Mayor Bill Euille has requested that the delegation oppose any legislation that would seek to have local law enforcement enforce immigration laws.

"Some state officials have proposed that local law enforcement officers should help enforce federal immigration laws," Hartmann wrote, adding that these proposals do not include money to reimburse local governments for their efforts. "This would be an unfunded mandate."

Same-sex couples are the target of conservative legislators in Richmond. Last year, the General Assembly enacted the "Affirmation of Marriage Act" to prohibit any "civil union, partnership contract or other arrangement between persons of the same sex purporting to bestow the privileges or obligations of marriage." The Human Rights Commission asked the city to oppose such measures.

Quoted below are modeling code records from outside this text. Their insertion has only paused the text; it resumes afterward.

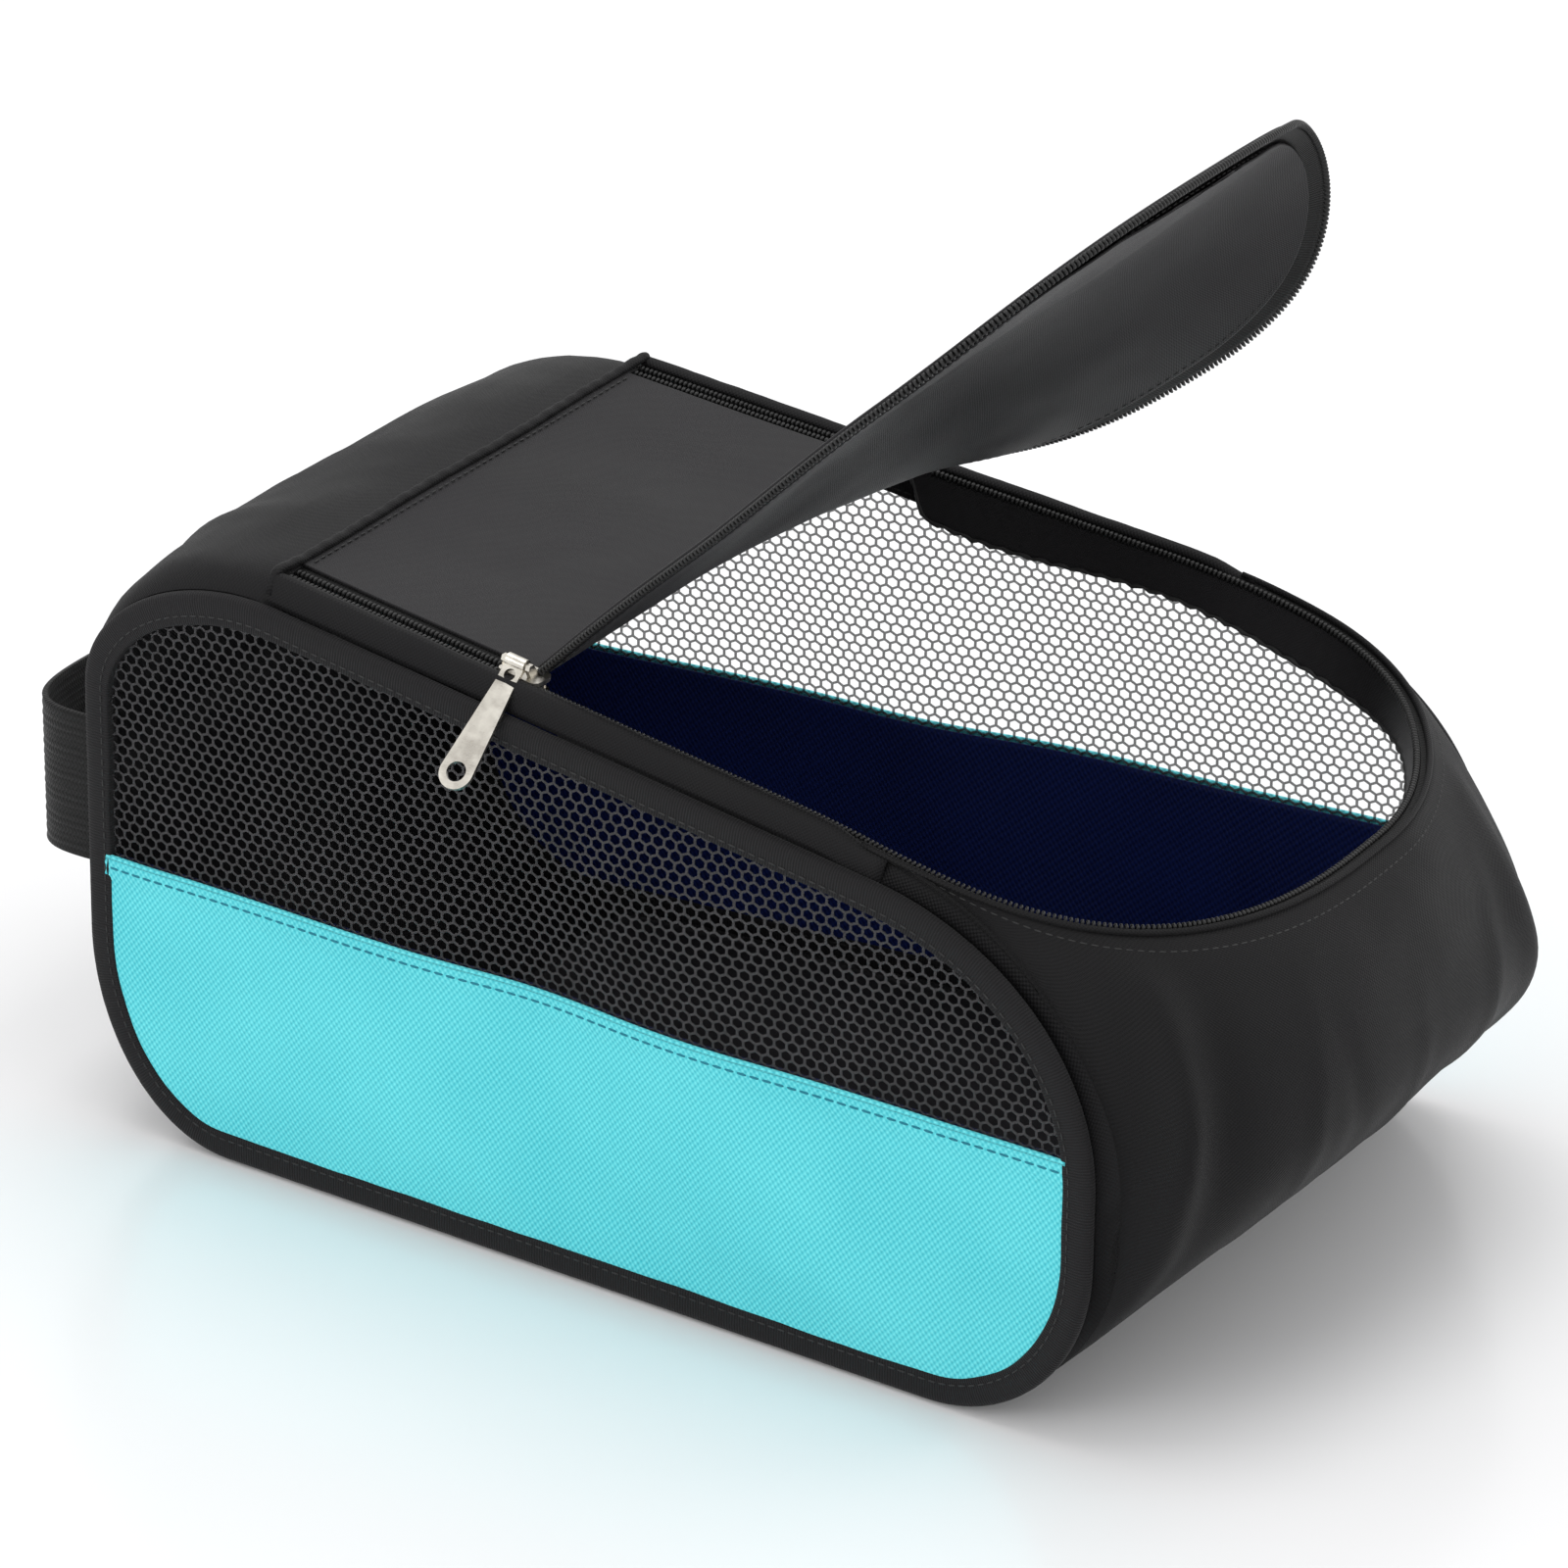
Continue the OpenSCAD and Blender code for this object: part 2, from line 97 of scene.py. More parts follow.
# Measures of the looks only, in millimetres
RIM_DIP = 7  # how far the open toe rim sags
TUCK = 1.1  # how far the end cloths' sides reach into the binding
SIDE_OUT = 1.35  # cyan and navy cloth, either way from a side panel's middle plane
MESH_X, MESH_Z = 4.0, 3.0  # mesh holes, apart along and up the side
HOLE_SHARE = 0.80  # a hole's width, as a share of the space between yarns' middles
TOOTH_STEP, TOOTH_L = 1.5, 1.12  # turns of the zip coil: apart, and how long each is
STITCH_STEP, STITCH = 3.2, (2.1, 0.5, 0.42)  # black stitches: apart, then length, width and height


def half_w(x):
    """From the bag's middle to a side panel's middle plane."""
    return MID_W + x * math.tan(FLARE)


def inner_w(x):
    """From the bag's middle to the inner face of the binding."""
    return half_w(x) - BINDING_T / 2


def top_z(x):
    """Height of the side panels' straight top edge."""
    return HEEL_H - (x - HEEL_TOP_C[0]) * math.tan(SLOPE)


def along(x):
    """Distance down the top slope from the cross seam."""
    return (x - SEAM_X) / math.cos(SLOPE)


FOLD_L, CORNER_L = along(FOLD_X), along(CORNER_X)


def smooth(t):
    """From 0 to 1 with a soft start and end."""
    t = np.clip(t, 0, 1)
    return t * t * (3 - 2 * t)


def hill(t, middle, width):
    """A smooth bump, 1 at the middle."""
    return np.exp(-((np.asarray(t) - middle) / width) ** 2)


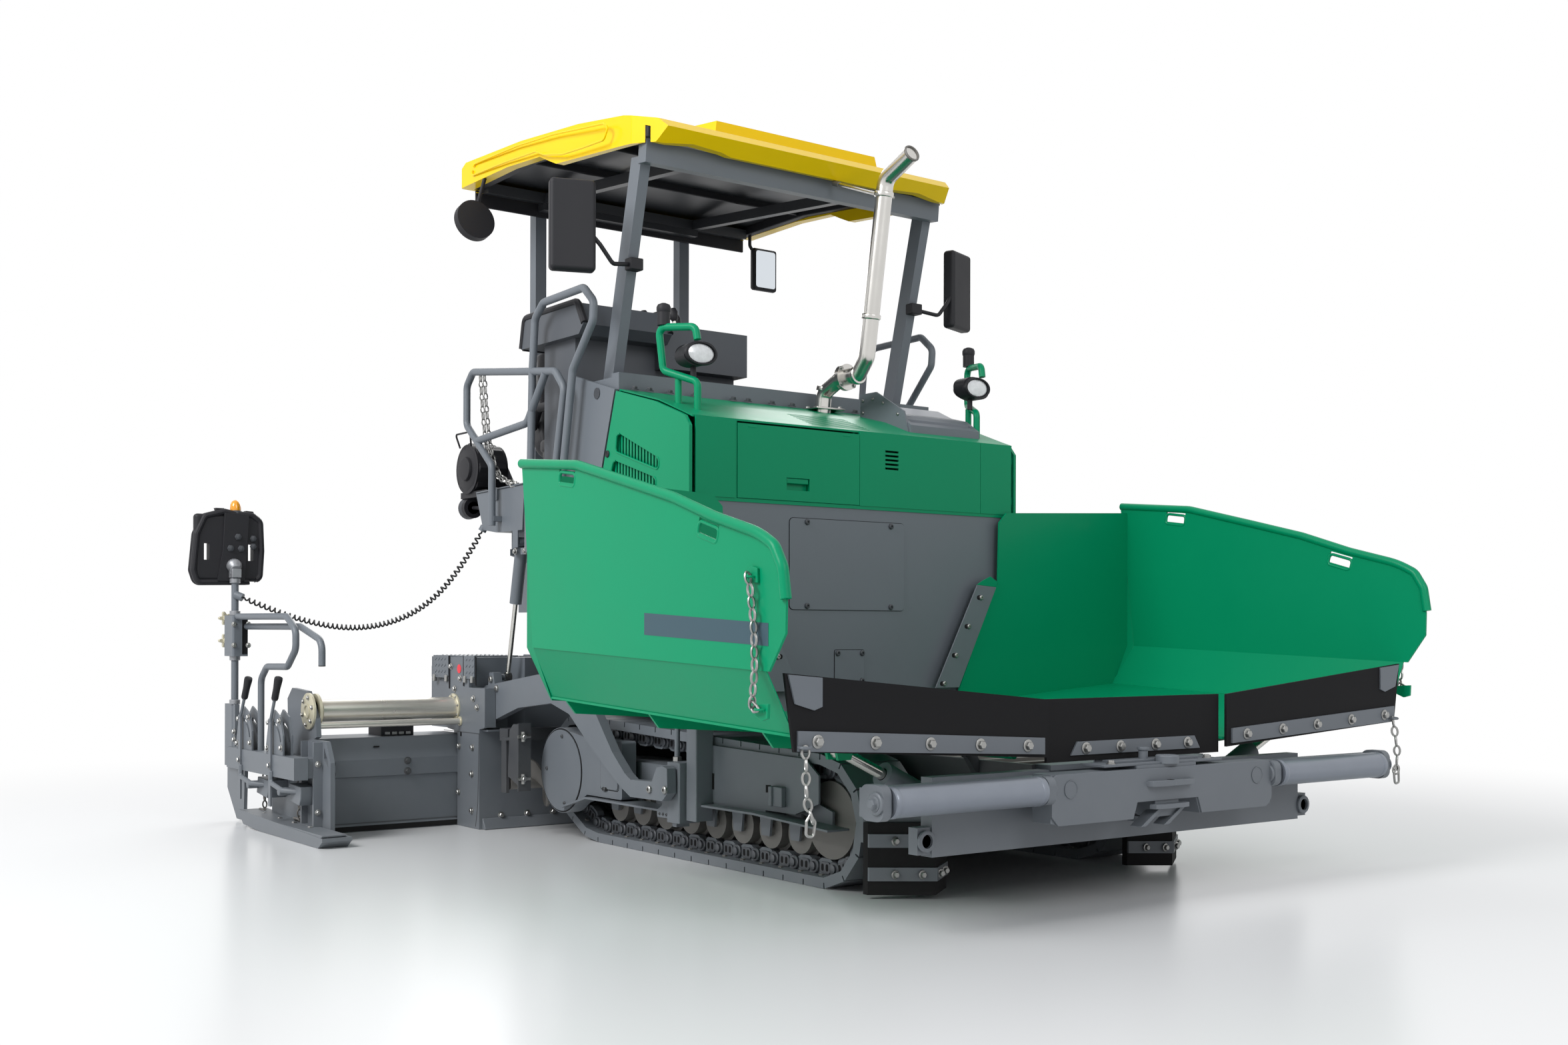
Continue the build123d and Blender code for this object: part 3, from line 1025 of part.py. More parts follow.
# ---------------------------------------------------------------- the assembly
def main():
    os.makedirs("parts", exist_ok=True)
    track = make_track()
    wing, apron, clamp = make_wing(), make_apron(), make_apron_clamp()
    nodes = {
        "chassis_frame": make_chassis(), "track_frames": make_track_frames(),
        "track_left": track, "track_right": right(track), "track_rollers": make_rollers(),
        "track_deflectors": make_deflectors(), "front_crossbeam": make_front_crossbeam(),
        "engine": make_engine(), "conveyor": make_conveyor(), "front_wall": make_front_wall(),
        "hood_shell": make_hood_shell(), "side_panels": make_side_panels(), "hood_flap": make_hood_flap(),
        "side_door_left": make_side_door(), "side_door_right": right(make_side_door()),
        "exhaust_pipe": make_exhaust(), "air_cowl": make_air_cowl(), "platform": make_platform(),
        "console": make_console(), "seats": make_seats(), "rear_kit": make_rear_kit(), "roof_shell": make_roof_shell(),
        "roof_lining": make_roof_lining(), "roof_posts": make_roof_posts(), "handrails": make_handrails(),
        "lamp_brackets": make_lamp_brackets(), "headlamps": make_headlamps(), "mirrors": make_mirrors(),
        "auger_drive": make_auger_drive(), "centre_apron": make_centre_apron(),
        "wing_left": wing, "wing_right": right(wing), "apron_left": apron, "apron_right": right(apron),
        "apron_clamp_left": clamp, "apron_clamp_right": right(clamp),
        "push_beam": make_push_beam(), "tow_carriages": make_tow_carriages(), "tow_arms": make_tow_arms(),
        "screed_frame": make_screed_frame(), "lift_barrels": make_lift_barrels(),
        "lift_rods": make_lift_rods(),
        "cord_right": make_cord(),
    }
    for name, maker in (("push_roller", make_push_roller), ("wing_barrel", make_wing_barrel),
                        ("wing_rod", make_wing_rod), ("guide_tube", make_guide_tube),
                        ("extension", make_extension),
                        ("end_gate", make_end_gate), ("control_panel", make_control_panel),
                        ("auger", make_auger)):
        left = maker()
        nodes[name + "_left"] = left
        nodes[name + "_right"] = right(left)
    for name, shape in nodes.items():
        export_step(Pos(ORIGIN_SHIFT, 0, 0) * shape, f"parts/{name}.step")


if __name__ == "__main__":
    main()
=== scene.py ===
"""Looks of a compact tracked asphalt paver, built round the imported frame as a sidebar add-on.

Every length is in metres. machine(x, y, z) turns a place in the machine's own frame, whose zero is on
the ground under the middle of the tracks, into the frame's. Pieces are numpy grids, lathed profiles
and profiles carried along paths; repeats are whole arrays laid out by matrices.
"""
import json
import math

import bpy
import bmesh
import numpy as np
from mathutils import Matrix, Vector

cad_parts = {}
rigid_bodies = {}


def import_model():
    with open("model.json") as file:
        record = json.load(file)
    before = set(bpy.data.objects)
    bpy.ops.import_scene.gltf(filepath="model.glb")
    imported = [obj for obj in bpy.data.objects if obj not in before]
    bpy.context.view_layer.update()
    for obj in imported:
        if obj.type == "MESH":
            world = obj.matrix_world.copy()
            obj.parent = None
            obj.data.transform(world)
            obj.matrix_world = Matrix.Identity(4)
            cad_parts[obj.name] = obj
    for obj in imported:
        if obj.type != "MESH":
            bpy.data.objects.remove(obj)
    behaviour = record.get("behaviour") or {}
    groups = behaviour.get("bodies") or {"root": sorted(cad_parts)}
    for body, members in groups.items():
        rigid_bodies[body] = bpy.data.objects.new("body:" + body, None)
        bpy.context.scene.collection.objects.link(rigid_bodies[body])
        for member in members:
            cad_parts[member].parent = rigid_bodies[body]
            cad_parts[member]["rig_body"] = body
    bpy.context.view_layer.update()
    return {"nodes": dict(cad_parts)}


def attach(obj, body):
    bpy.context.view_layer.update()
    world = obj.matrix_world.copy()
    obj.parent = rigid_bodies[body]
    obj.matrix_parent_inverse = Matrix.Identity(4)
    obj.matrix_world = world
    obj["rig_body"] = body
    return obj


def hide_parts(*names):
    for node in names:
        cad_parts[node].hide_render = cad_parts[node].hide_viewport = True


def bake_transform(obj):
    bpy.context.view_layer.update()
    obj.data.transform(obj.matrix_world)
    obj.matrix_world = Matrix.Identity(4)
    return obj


bl_info = {
    "name": "Asphalt paver finish",
    "version": (1, 0, 0),
    "blender": (4, 5, 0),
    "location": "3D View > Sidebar > Paver",
    "description": "Paint, rubber, steel and small parts of a compact tracked asphalt paver",
    "category": "Object",
}

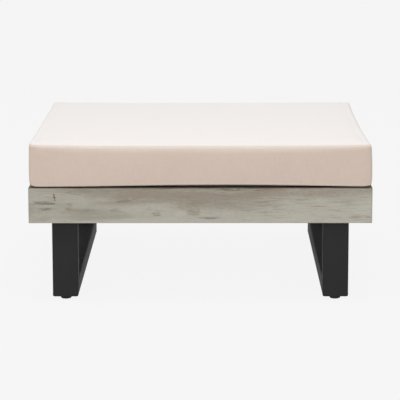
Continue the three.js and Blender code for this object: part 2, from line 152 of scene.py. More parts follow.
def rgb(red, green, blue):
    """A colour as its 0 to 255 numbers on a screen, made linear and opaque."""
    def linear(level):
        share = level / 255
        return share / 12.92 if share <= 0.04045 else ((share + 0.055) / 1.055) ** 2.4

    return (linear(red), linear(green), linear(blue), 1.0)


# %% [markdown]
# ## Weathered boards
# The boards are grey from sun and rain: a green-grey base, warmer brown where the grey has worn
# thin, fine dark lines along the grain, short dark checks, and a few knots. Wood could be one
# stretched noise, but its looks come from several scales at once, so each scale is its own noise
# and each layer of colour reads one of them. A board's grain follows its length, and each board
# of a row gets its own cut of the pattern.

# %% The scales of the grain and its layers of colour
DARK, BROWN, PALE = rgb(84, 77, 65), rgb(146, 131, 116), rgb(190, 187, 175)
# The dark brown of the painted shade under the cushion is the first colour on the next line.
CUSHION_SHADE, GREY = rgb(67, 54, 39), rgb(166, 161, 148)
GREY_GREEN, PALE_GREY = rgb(157, 152, 138), rgb(184, 179, 167)
WARM_BROWN, DARK_LINE = rgb(149, 135, 119), rgb(112, 103, 89)
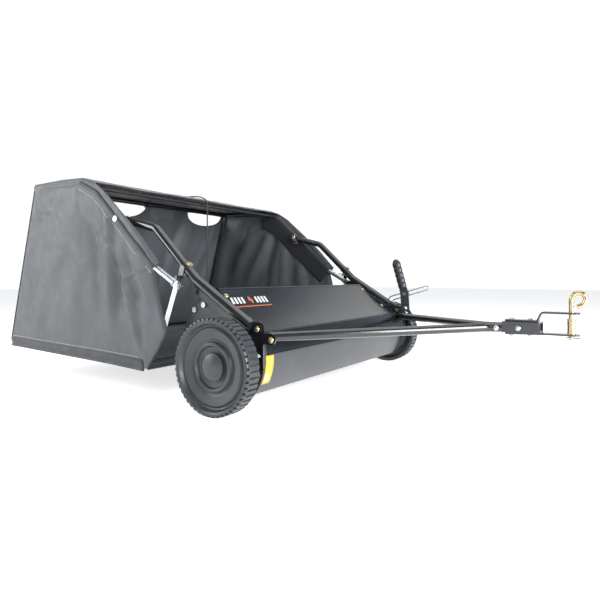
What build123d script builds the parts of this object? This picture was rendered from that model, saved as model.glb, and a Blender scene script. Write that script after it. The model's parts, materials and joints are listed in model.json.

"Although the patron of the legislation portrayed it as a statue aimed at ensuring that Virginia is not required to recognize civil unions that were legally entered into in other states, many others fear that it will have other significant, fear-reaching efforts," Hartmann wrote.

Hartmann says that the act could prohibit contracts between two people of the same sex — regardless of their sexual orientation — and prevent business partners from entering into certain partnership agreements. The city’s lobbyist will ask the local delegation to work to repeal this act and oppose a constitutional amendment restricting marriage to "one man and one woman."

"The Human Rights Commission has noted that state law already prohibits marriage between individuals of the same sex, and makes any contractual rights created by any marriage entered into by persons of the same sex in another state or jurisdiction void and unenforceable," Hartmann wrote. "The commission believes that the proposed amendment is mean-spirited and unnecessary given the state laws that have already been enacted."

Sen. Ticer said that she anticipates more action on the amendment in the upcoming session.

"I expect this to come up again this year," Ticer said. "And I expect it to be narrowly defeated again."